We can obtain the duration of the outage with the State#find method, which interpolates the current state’s values into the template, and finds the matching state.

We now need to store that duration into the state’s values as an integer, because sprintf %d expects an integer.

Having calculated the duration, we generate the message, and forget both states.

Shortcut actions

Several actions are so common they have been provided as constants to make the rules more succinct but still readable.
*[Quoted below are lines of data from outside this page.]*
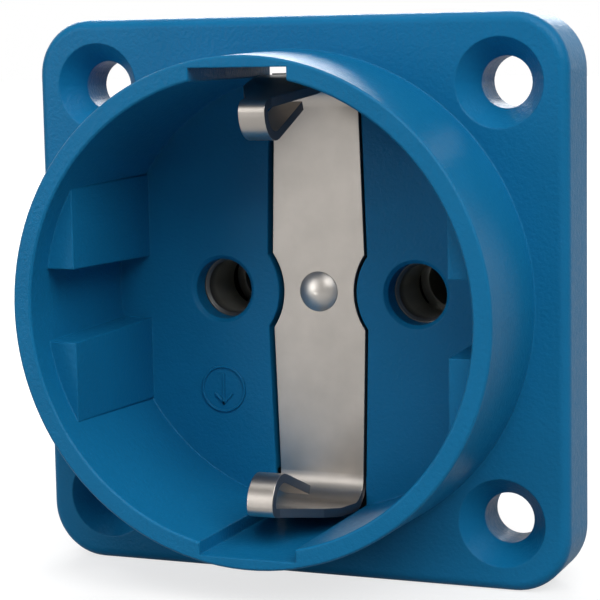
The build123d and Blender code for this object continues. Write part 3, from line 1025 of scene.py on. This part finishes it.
@dataclass
class Studio:
    """A white room with a dim front: backdrop, floor, soft lamps and the camera.

    The ambient light goes from its first to its second level over the ambient heights. Over
    a turn, a range along Y, what mirrors show goes from the front level to the back one. The
    floor glows less within the first shadow reach and is white beyond the second.
    """

    ambient: Pair = (0.008, 0.032)
    ambient_heights: Pair = (-0.6, 1.0)
    front_level: float = 0.18
    back_level: float = 1.0
    backdrop_turn: Pair = (-0.05, 0.30)
    floor_z: float = -25.0 * MM
    floor_side: float = 4.0
    floor_shade: Colour = (0.30, 0.30, 0.30)
    floor_roughness: float = 0.9
    floor_near_glow: float = 0.72
    floor_back_level: float = 0.22
    floor_turn: Pair = (-0.05, 0.05)
    shadow_reach: Pair = (27.0 * MM, 90.0 * MM)
    lamps: tuple[Lamp, ...] = (
        Lamp("key", place=(0.33, -0.35, 0.44), size=(0.64, 0.48), watts=3.85),
        Lamp("fill_left", place=(-0.42, -0.50, 0.05), size=(0.30, 0.50), watts=1.65),
        Lamp("top", place=(-0.02, -0.12, 0.60), size=(0.45, 0.35), watts=0.95),
        Lamp("front_left", place=(-0.30, -0.63, 0.40), size=(0.30, 0.22), watts=0.15),
        Lamp("back_top", place=(-0.20, 0.50, 0.29), size=(0.52, 0.20), watts=2.9),
    )
    camera_place: Triple = (69.24 * MM, -175.932 * MM, 23.225 * MM)
    camera_heading: float = math.radians(22.021)
    camera_rise: float = math.radians(7.257)
    camera_roll: float = math.radians(-1.078)
    camera_clip: Pair = (0.01, 20.0)
    lens_mm: float = 124.77
    sensor_mm: float = 36.0
    photo_px: float = 600.0
    shift_px: Pair = (-0.8, 0.65)

    def surroundings(self) -> None:
        """Make the world: white behind the object, a dim front, and soft ambient light."""
        world = bpy.data.worlds.new("white_room")
        bpy.context.scene.world = world
        world.use_nodes = True
        sheet = WorldSheet(world.node_tree)
        sheet.tree.nodes.clear()
        way = sheet.add("ShaderNodeTexCoord").outputs["Generated"]
        height, depth = sheet.component(way, "Z"), sheet.component(way, "Y")
        levels = (self.front_level, self.back_level)
        soft = sheet.lit(sheet.ranged(height, self.ambient_heights, self.ambient, Ramp.SMOOTH))
        backdrop = sheet.lit(sheet.ranged(depth, self.backdrop_turn, levels, Ramp.SMOOTH))
        rays = sheet.add("ShaderNodeLightPath").outputs
        shown = sheet.chosen(rays["Is Glossy Ray"], soft, backdrop)
        shown = sheet.chosen(rays["Is Transmission Ray"], shown, sheet.lit(1.0))
        shown = sheet.chosen(rays["Is Camera Ray"], shown, sheet.lit(1.0))
        sheet.join(shown, sheet.add("ShaderNodeOutputWorld").inputs["Surface"])

    def floor(self) -> None:
        """Lay a pale floor that keeps the object's shadow and turns white away from it."""
        bpy.ops.mesh.primitive_plane_add(size=self.floor_side, location=(0.0, 0.0, self.floor_z))
        ground = bpy.context.object
        ground.name = "studio_floor"
        sheet = FinishSheet("floor_paint")
        sheet.shader.inputs["Base Color"].default_value = (*self.floor_shade, 1.0)
        sheet.shader.inputs["Roughness"].default_value = self.floor_roughness
        sheet.shader.inputs["Emission Color"].default_value = (1.0, 1.0, 1.0, 1.0)
        away = sheet.add("ShaderNodeVectorMath", operation="LENGTH")
        sheet.join(sheet.place(), away.inputs[0])
        whiter = (self.floor_near_glow, 1.0)
        glow = sheet.ranged(away.outputs["Value"], self.shadow_reach, whiter)
        depth = sheet.component(sheet.place(), "Y")
        levels = (self.front_level, self.floor_back_level)
        mirrored = sheet.ranged(depth, self.floor_turn, levels)
        rays = sheet.add("ShaderNodeLightPath").outputs
        seen = sheet.worked("MULTIPLY", rays["Is Camera Ray"], glow)
        shown = sheet.worked("MULTIPLY_ADD", rays["Is Glossy Ray"], mirrored, seen)
        sheet.join(shown, sheet.shader.inputs["Emission Strength"])
        ground.data.materials.append(sheet.material)

    def camera(self) -> None:
        """Set the camera where the socket is seen from its right and slightly above."""
        data = bpy.data.cameras.new("camera")
        data.lens = self.lens_mm
        data.sensor_width = self.sensor_mm
        data.shift_x, data.shift_y = (px / self.photo_px for px in self.shift_px)
        data.clip_start, data.clip_end = self.camera_clip
        camera = bpy.data.objects.new("camera", data)
        camera.matrix_world = (
            Matrix.Translation(self.camera_place)
            @ Matrix.Rotation(self.camera_heading, 4, "Z")
            @ Matrix.Rotation(math.pi / 2 - self.camera_rise, 4, "X")
            @ Matrix.Rotation(self.camera_roll, 4, "Z")
        )
        bpy.context.scene.collection.objects.link(camera)
        bpy.context.scene.camera = camera

    def build(self) -> None:
        """Build the room, its lamps and the camera."""
        self.surroundings()
        self.floor()
        for lamp in self.lamps:
            lamp.hang()
        self.camera()
        bpy.context.scene.view_settings.view_transform = "Standard"
        log.info("studio ready")


def main() -> None:
    """Build every sub-assembly in order, then the studio."""
    logging.basicConfig(level=logging.INFO, format="%(name)s: %(message)s")
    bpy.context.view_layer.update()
    shop = Workshop()
    Housing().build(shop)
    Inserts().build(shop)
    Screws().build(shop)
    Studio().build()


if __name__ == "__main__":
    main()
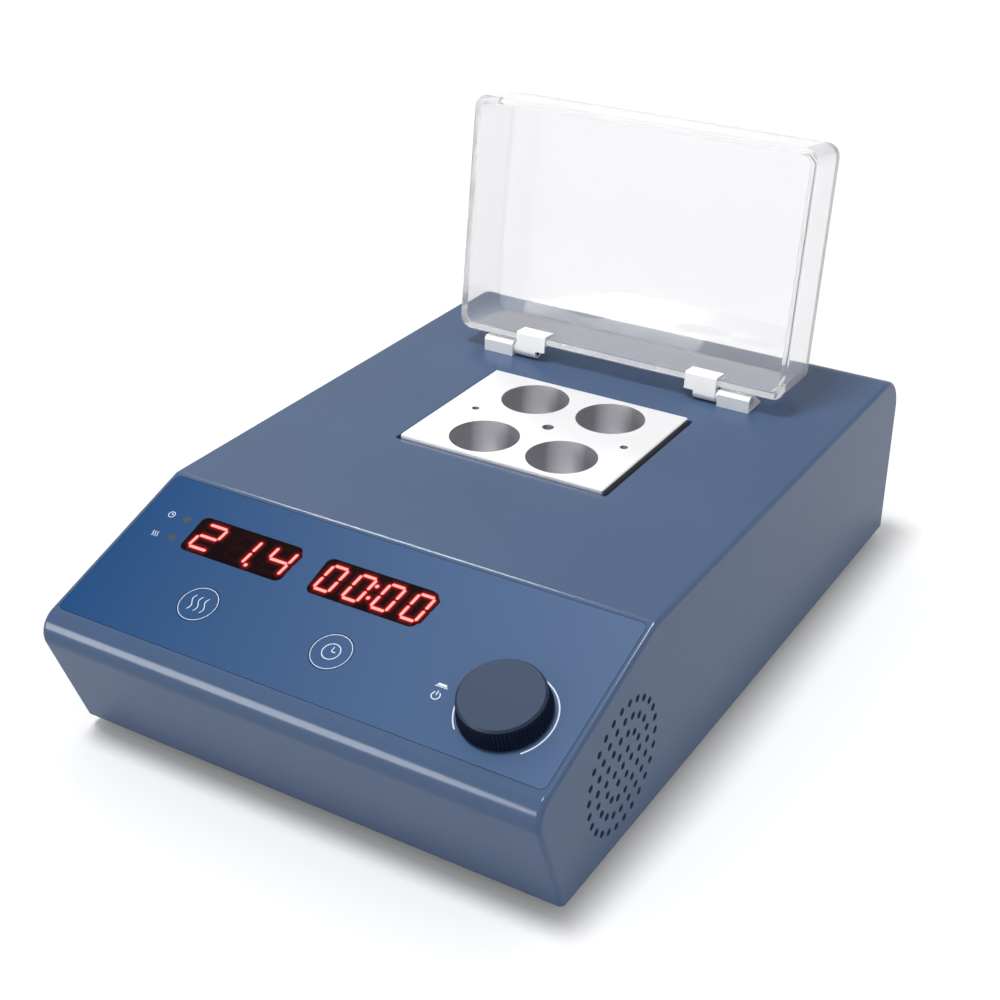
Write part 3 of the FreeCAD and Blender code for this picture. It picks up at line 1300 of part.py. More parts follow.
def transformer():
    """Mains transformer: core and winding."""
    width, depth, height = TRANSFORMER_SIZE
    x, y = on_power_board(TRANSFORMER_PLACE)
    core = slab(width, depth * 0.45, 0, POWER_TOP, height, x, y)
    winding = slab(width * 0.72, depth, 4.0, POWER_TOP, height * 0.86, x, y)
    return joined([core, winding])


def capacitor():
    """Smoothing capacitor can."""
    x, y = on_power_board(CAPACITOR_PLACE)
    return rod(CAPACITOR_RADIUS, V(x, y, POWER_TOP), V(x, y, POWER_TOP + CAPACITOR_HEIGHT))


def terminal_block():
    """Screw terminals along the board's back edge."""
    width, depth, height = TERMINAL_SIZE
    x = POWER_LEFT + POWER_WIDTH / 2
    y = POWER_BACK_Y - depth / 2 - 1
    body = slab(width, depth, 0, POWER_TOP, height, x, y)
    top = POWER_TOP + height
    cutters = []
    for index in range(TERMINAL_WAYS):
        way_x = x + (index - (TERMINAL_WAYS - 1) / 2) * width / TERMINAL_WAYS
        low = V(way_x, y - 1, top - TERMINAL_HOLE_DEPTH)
        cutters.append(rod(TERMINAL_HOLE_RADIUS, low, V(way_x, y - 1, top)))
    return body.cut(cutters)


def triac_heatsink():
    """Finned heat sink of the heater's switching device."""
    width, depth, height = HEATSINK_SIZE
    x, y = on_power_board(HEATSINK_PLACE)
    pieces = [slab(width, HEATSINK_SPINE, 0, POWER_TOP, height, x, y)]
    for index in range(HEATSINK_FINS):
        fin_x = x + (index / (HEATSINK_FINS - 1) - 0.5) * (width - HEATSINK_FIN)
        pieces.append(slab(HEATSINK_FIN, depth, 0, POWER_TOP, height, fin_x, y))
    return joined(pieces)


def all_parts():
    """Every node by name."""
    parts = {
        "housing": housing(),
        "base_plate": base_plate(),
        "feet": feet(),
        "block_well": block_well(),
        "well_gasket": well_gasket(),
        "insulation_jacket": insulation_jacket(),
        "insulation_pad": insulation_pad(),
        "heater_mat": heater_mat(),
        "heater_plate": heater_plate(),
        "temperature_probe": probe_bar(0),
        "thermal_cutout": thermal_cutout(),
        "well_pillars": well_pillars(),
        "heating_block": heating_block(),
        "control_overlay": control_overlay(),
        "temperature_window": display_window(TEMPERATURE_WINDOW_X),
        "timer_window": display_window(TIMER_WINDOW_X),
        "temperature_display": display_module(TEMPERATURE_WINDOW_X),
        "timer_display": display_module(TIMER_WINDOW_X),
        "indicator_lenses": indicator_lenses(),
        "indicator_lamps": indicator_lamps(),
        "heat_key": control_key(HEAT_KEY_X),
        "timer_key": control_key(TIMER_KEY_X),
        "heat_switch": key_switch(HEAT_KEY_X),
        "timer_switch": key_switch(TIMER_KEY_X),
        "control_board": control_board(),
        "buzzer": buzzer(),
        "encoder_body": encoder_body(),
        "encoder_rotor": encoder_rotor(),
        "encoder_shaft": encoder_shaft(),
        "encoder_nut": encoder_nut(),
        "knob": knob(),
        "fan_frame": fan_frame(),
        "fan_rotor": fan_rotor(),
        "hinge_pins": hinge_pins(),
        "hinge_washers": hinge_washers(),
        "lid": lid(),
        "inlet_body": inlet_body(),
        "inlet_blades": group(inlet_blades()),
        "fuse_drawer": fuse_drawer(),
        "fuse": fuse(),
        "rocker_frame": rocker_frame(),
        "rocker": rocker(),
        "power_board": power_board(),
        "power_board_pillars": power_board_pillars(),
        "transformer": transformer(),
        "capacitor": capacitor(),
        "terminal_block": terminal_block(),
        "triac_heatsink": triac_heatsink(),
    }
    for word, side in (("left", -1), ("right", 1)):
        parts["hinge_base_" + word] = hinge_base(side)
        parts["hinge_clip_" + word] = hinge_clip(side)
    return parts


os.makedirs("parts", exist_ok=True)
for node, shape in all_parts().items():
    shape.exportStep("parts/" + node + ".step")
    print(node, "solids", len(shape.Solids), "valid", shape.isValid(), "volume", round(shape.Volume, 1))
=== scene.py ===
import json
import math

import bmesh
import bpy
from mathutils import Matrix, Vector


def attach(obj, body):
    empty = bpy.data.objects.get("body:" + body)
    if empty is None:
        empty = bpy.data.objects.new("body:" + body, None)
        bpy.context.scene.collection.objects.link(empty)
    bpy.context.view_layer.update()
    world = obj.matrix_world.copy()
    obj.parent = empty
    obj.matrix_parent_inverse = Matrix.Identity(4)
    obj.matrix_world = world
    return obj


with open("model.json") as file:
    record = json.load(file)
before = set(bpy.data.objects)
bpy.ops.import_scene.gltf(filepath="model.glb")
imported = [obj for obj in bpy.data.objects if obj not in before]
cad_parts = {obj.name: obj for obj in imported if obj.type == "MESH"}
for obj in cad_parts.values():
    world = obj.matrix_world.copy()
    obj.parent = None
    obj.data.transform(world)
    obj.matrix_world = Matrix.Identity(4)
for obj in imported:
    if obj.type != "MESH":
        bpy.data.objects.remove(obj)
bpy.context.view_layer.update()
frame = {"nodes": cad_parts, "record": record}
NODES = frame["nodes"]

# Control panel plane: its slope, and where it breaks off the top
MM = 0.001
PANEL_ANGLE = math.radians(18.8)
BREAK_Y = -84.651 * MM
BREAK_Z = 86.0 * MM

# Ink on the panel, in millimetres out along its normal
PRINT_LOW = 0.02
PRINT_HIGH = 0.07

# Printed marks, in millimetres on the panel: places go across and down from the break, signs add their size
KEY_PLACES = ((-54.0, 55.0), (6.6, 55.0))
KEY_RING_RADIUS = 7.75
KEY_RING_WIDTH = 0.24
KNOB_PLACE = (78.2, 54.5)
DIAL_RADIUS = 18.1
DIAL_WIDTH = 0.54
DIAL_SWEEP = (-45.0, 225.0)
DIAL_STEPS = 110
LAMP_HEAT_SIGN = (-93.4, 31.5, 2.6)
LAMP_CLOCK_SIGN = (-93.4, 20.7, 2.8)
LAMP_SIGN_STROKE = 0.32
KEY_SIGN_SIZE = 7.0
KEY_SIGN_STROKE = 0.36
PUSH_SIGN = (52.0, 57.4, 3.2)
PUSH_SIGN_STROKE = 0.4
BUTTON_SIGN = ((50.3, 52.1), (53.5, 52.1), (54.0, 53.1), (50.0, 53.1))
BUTTON_LINE = ((49.6, 53.5), (54.4, 53.5))
BUTTON_STROKE = 0.3

# Glowing digits, in millimetres on the panel; the layers rise from the unlit parts over the halos to the core
DIGIT_TOP = 19.6
DIGIT_BOTTOM = 31.8
DIGIT_SLANT = 0.13
SEGMENT_WIDTH = 1.15
SEGMENT_GAP = 0.35
DOT_RADIUS = 0.75
SEGMENT_LOW = 0.01
UNLIT_HIGH = 0.02
HALO_HIGH = 0.06
HALO_STEP = 0.008
LIT_HIGH = 0.07

# Segments that light for each digit
SEGMENTS = {
    "0": "abcdef", "1": "bc", "2": "abged", "3": "abgcd", "4": "fgbc",
    "5": "afgcd", "6": "afgedc", "7": "abc", "8": "abcdefg", "9": "abcdfg",
}

# Displays: digits, left end of the first, pitch and width in millimetres, places of the dots
DISPLAYS = {
    "temperature_digits": ("214", -76.6, 16.9, 8.9, ((-48.6, 32.0),)),
    "timer_digits": ("0000", -17.3, 12.7, 6.6, ((5.3, 22.5), (5.2, 28.5))),
}

# Open lid, in millimetres: the axis of its pins, and how far it leans back
PIN_Y = 89.56
PIN_Z = 89.3
LID_LEAN = math.radians(7.7)

# Painted highlight, a milky strip on the lower face of the lid's rim where light shines out of its edge: half
# its length, its height range, its depth range
STRIP_REACH = 77.0
STRIP_RISES = (4.95, 7.35)
STRIP_DEPTHS = (-1.96, -2.0)

# Screws, in millimetres: where they stand across and along, height of their seats, radius and height of heads
BASE_SCREW_X = 102.5
BASE_SCREW_YS = (-138, 10, 150)
BASE_SCREW_SEAT = 6.6
BASE_SCREW_HEAD = (2.8, 1.8)
FOOT_SCREW_X = 84
FOOT_SCREW_YS = (-122, 138)
FOOT_SCREW_SEAT = 3.4
FOOT_SCREW_HEAD = (3.2, 2.0)
HINGE_SCREW_XS = (55.4, 63.0)
HINGE_SCREW_Y = 95.76
HINGE_SCREW_SEAT = 87.6
HINGE_SCREW_HEAD = (2.2, 1.6)

# Finish of the clear coat, and the lid's bending of light
COAT_ROUGHNESS = 0.13
ACRYLIC_IOR = 1.49


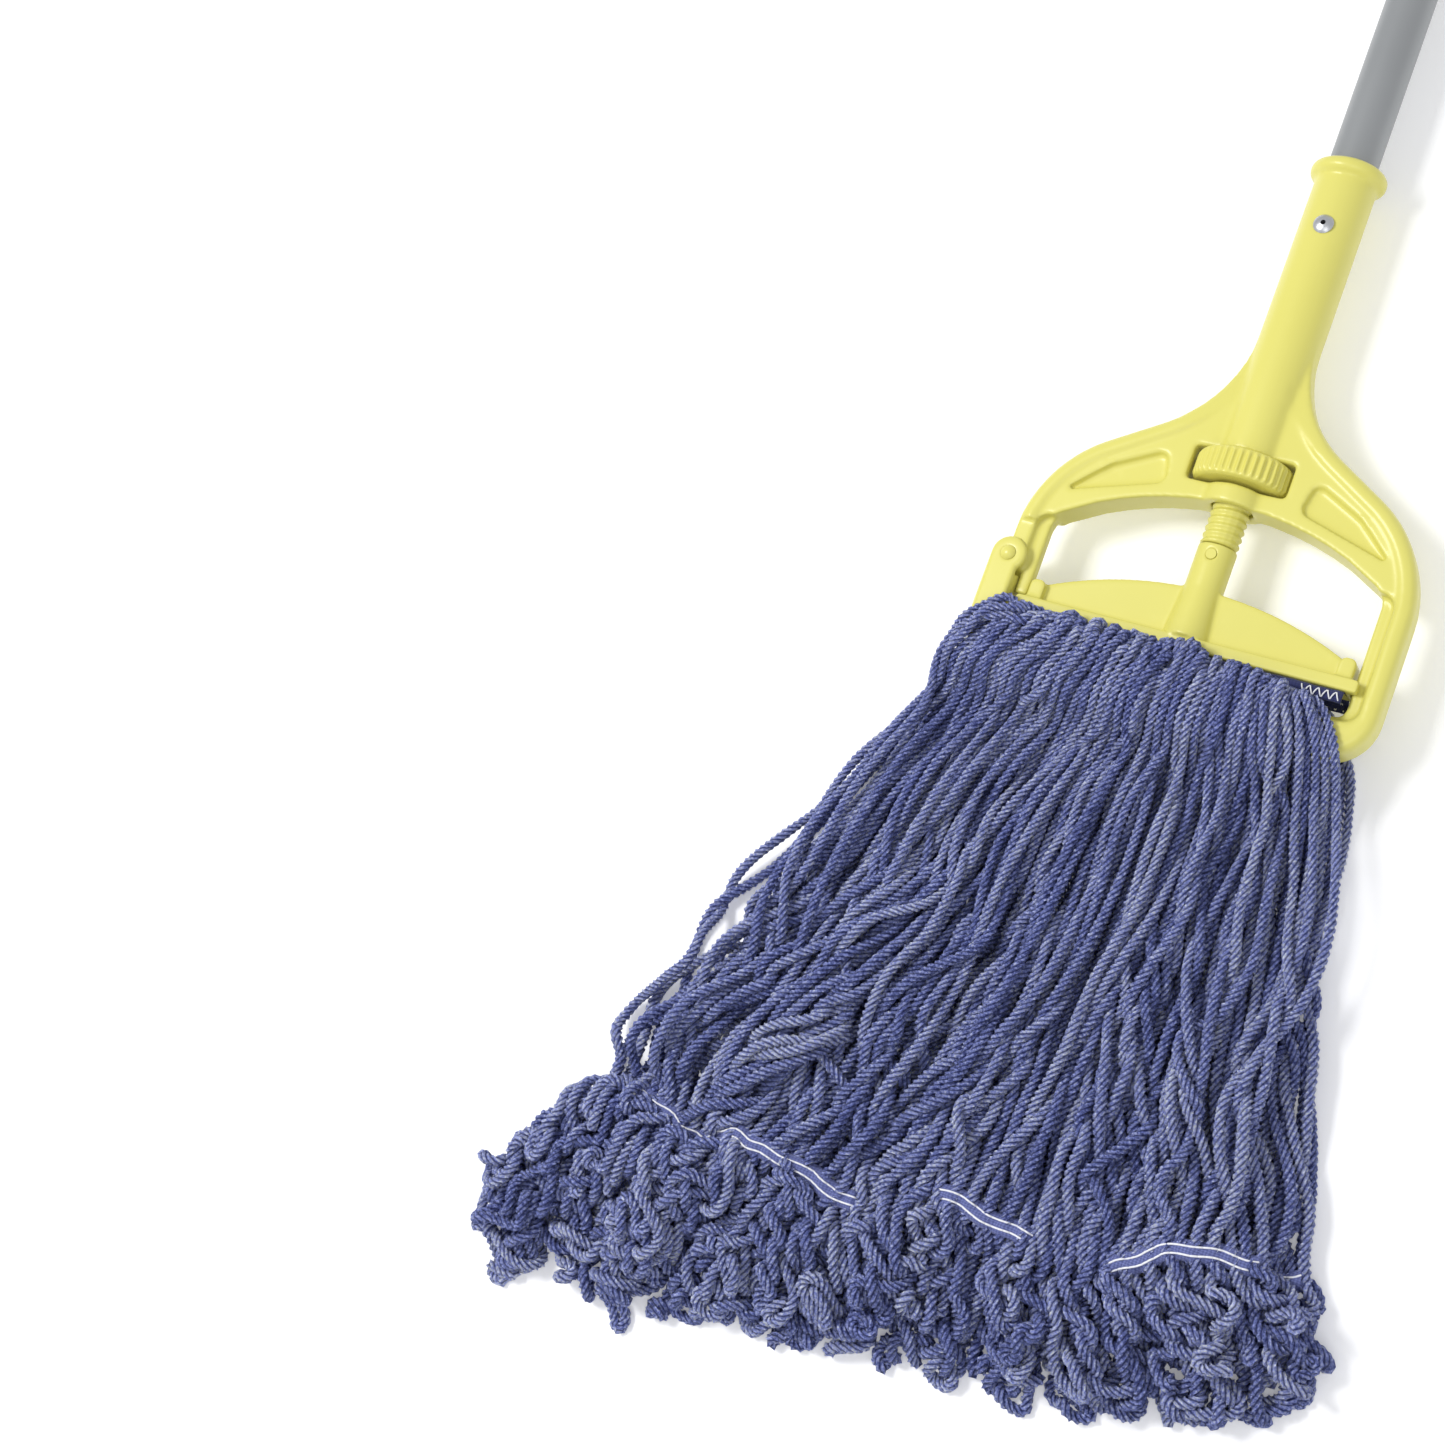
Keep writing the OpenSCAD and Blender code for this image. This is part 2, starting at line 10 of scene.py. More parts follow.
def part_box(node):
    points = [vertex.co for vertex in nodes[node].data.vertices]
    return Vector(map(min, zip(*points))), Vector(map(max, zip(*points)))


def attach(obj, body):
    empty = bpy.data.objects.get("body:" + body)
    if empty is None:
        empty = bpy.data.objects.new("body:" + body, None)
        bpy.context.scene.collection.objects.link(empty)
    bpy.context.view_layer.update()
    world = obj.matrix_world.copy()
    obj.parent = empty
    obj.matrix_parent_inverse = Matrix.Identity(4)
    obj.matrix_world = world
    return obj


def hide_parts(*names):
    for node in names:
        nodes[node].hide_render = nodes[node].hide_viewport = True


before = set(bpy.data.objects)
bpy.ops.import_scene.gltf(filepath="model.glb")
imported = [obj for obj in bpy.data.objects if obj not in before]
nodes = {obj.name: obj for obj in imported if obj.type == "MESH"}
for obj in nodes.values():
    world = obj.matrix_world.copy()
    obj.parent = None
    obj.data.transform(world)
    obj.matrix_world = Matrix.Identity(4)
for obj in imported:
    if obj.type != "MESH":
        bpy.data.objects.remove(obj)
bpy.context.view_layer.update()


# ---- Camera and light ----
# The mop is seen from above the fringe end and to the right, close enough that
# the handle runs out of the picture.
camera_place = Vector((0.3035, -0.2470, 1.0904))
look_along = Vector((-0.4453, 0.1218, -0.8871))
picture_up = Vector((-0.2625, 0.9295, 0.2594))
picture_px = 1445
focal_px = 2200
sensor_mm = 36.0

camera_data = bpy.data.cameras.new("camera")
camera_data.sensor_width = sensor_mm
camera_data.lens = sensor_mm * focal_px / picture_px
camera_data.clip_start = 0.01
camera = bpy.data.objects.new("camera", camera_data)
bpy.context.scene.collection.objects.link(camera)
view_z = -look_along.normalized()
view_x = picture_up.cross(view_z).normalized()
view_y = view_z.cross(view_x)
camera_turn = Matrix((view_x, view_y, view_z)).transposed().to_4x4()
camera.matrix_world = Matrix.Translation(camera_place) @ camera_turn
bpy.context.scene.camera = camera

world = bpy.data.worlds.new("studio")
world.use_nodes = True
world.node_tree.nodes["Background"].inputs["Color"].default_value = (0.96, 0.97, 1.0, 1)
world.node_tree.nodes["Background"].inputs["Strength"].default_value = 0.66
bpy.context.scene.world = world
bpy.context.scene.view_settings.view_transform = "Standard"
bpy.context.scene.view_settings.look = "None"


def soft_light(name, place, target, size, watts):
    """A square softbox aimed at a point."""
    light = bpy.data.lights.new(name, "AREA")
    light.shape = "SQUARE"
    light.size = size
    light.energy = watts
    holder = bpy.data.objects.new(name, light)
    bpy.context.scene.collection.objects.link(holder)
    aim = Vector(target) - Vector(place)
    holder.matrix_world = Matrix.Translation(place) @ aim.to_track_quat("-Z", "Y").to_matrix().to_4x4()


soft_light("key_light", (-0.85, -0.05, 1.6), (0, -0.1, 0), 0.5, 19)
soft_light("fill_light", (0.7, -0.6, 1.7), (0, -0.1, 0), 1.0, 5)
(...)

One is to generate a message on the first event only:

Rule.new(10036, {
  :pattern => /^\s\w+\s\w+\: nfs\: server (\w+) not responding/,
  :details => ["host"],
  :message => "Server %host$s is down",
  :lifespan => 300
}) { |state|
  state.generate_first_only()
}

can be abbreviated in this way:

Rule.new(10036, {
  :pattern => /^\s\w+\s\w+\: nfs\: server (\w+) not responding/,
  :details => ["host"],
  :message => "Server %host$s is down",
  :lifespan => 300,
  :action => State::Generate_first_only
})

Another common action is to generate a message and release the state immediately:

Rule.new(10040, {
  :pattern => /Accepted password for (\w+) from (\d+\.\d+\.\d+\.\d+)/,
  :details => ["user", "ip"],
  :message => "User %user$s signed in via SSH from %ip$s",
}) { |state|
  state.generate()
  state.release()
}

can be abbreviated in this way:

Rule.new(10040, {
  :pattern => /Accepted password for (\w+) from (\d+\.\d+\.\d+\.\d+)/,
  :details => ["user", "ip"],
  :message => "User %user$s signed in via SSH from %ip$s",
  :action => State::Generate_and_release
})

To write rules across multiple event streams, you’ll need a way to tail several log files and merge the streams into a single input stream for REC. The mplex.rb tool does that for you - for more details, see the MULTIPLEX file.